What do you make of the current time that we’ve been witnessing the past four months since Trump’s inauguration? Looking ahead, what do you have your eyes set on and who are you holding on to?
It’s both very clear and obvious, and at the same time very difficult to grasp. It’s as if the reactionary backlash that was mounting for years was like climbing up the roller coaster, and it is fully going downhill. The right-wing evangelical religious Christian fervour driving a lot of it is very classically American, but Brazil was talking about gender ideology almost 10 years ago. The Polish government has been talking about gender ideology. It also might surprise you to learn that the U.K. is a little bit transphobic on a governmental level! They keep it very tightly under wraps, but I think there is a global reactionary backlash to trans people among other marginalized groups.
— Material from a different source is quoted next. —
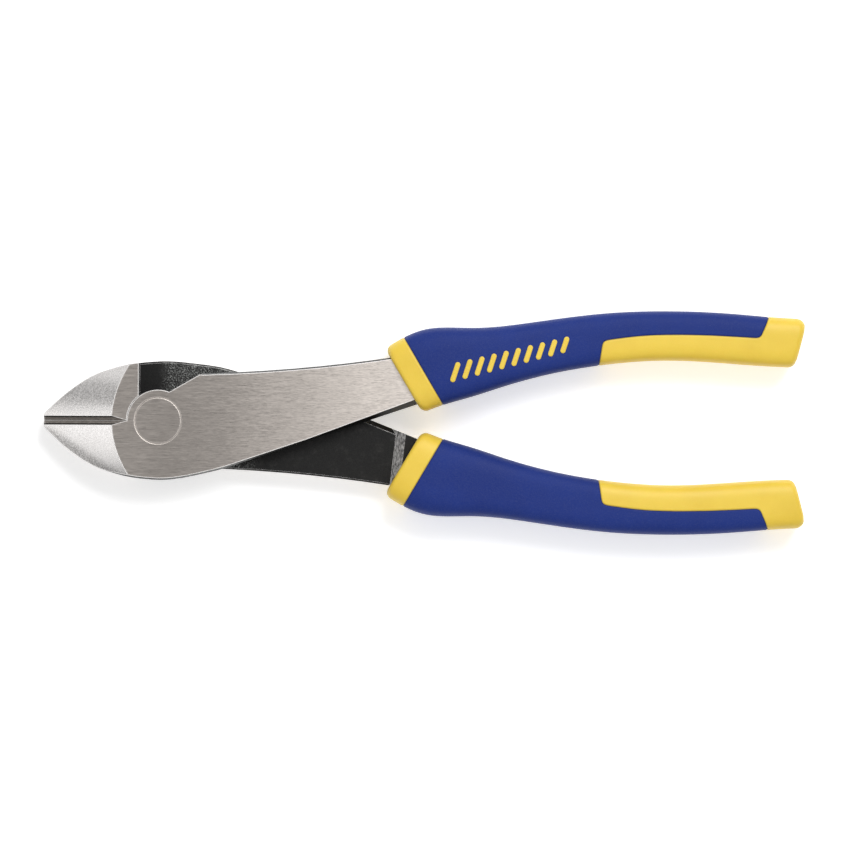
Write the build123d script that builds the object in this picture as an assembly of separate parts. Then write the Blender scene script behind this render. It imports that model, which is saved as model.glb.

And unfortunately, it does fit into an ebb and flow kind of history—in the United States, at least. The last time we saw this was in the late ’70s/early ’80s. But I don’t know where it stops now.
Understanding privilege dynamics, interpersonal power dynamics has also served to make me think. I’m white, so I actually shouldn’t make this about me; this about other people and I need to be in solidarity with them. I’m doing a lot of thinking lately about what my actual risk is, how much I am standing in my own way of understanding that, understanding other people’s risks, like in related and also escalated ways in comparison to mine.
I’m trying to just hold people close and hang out with my friends, have fun, not tune out politically and at the same time not resign myself to the narrative that people who would like to see people like us eradicated want us to believe about ourselves.
This interview has been edited for length and clarity.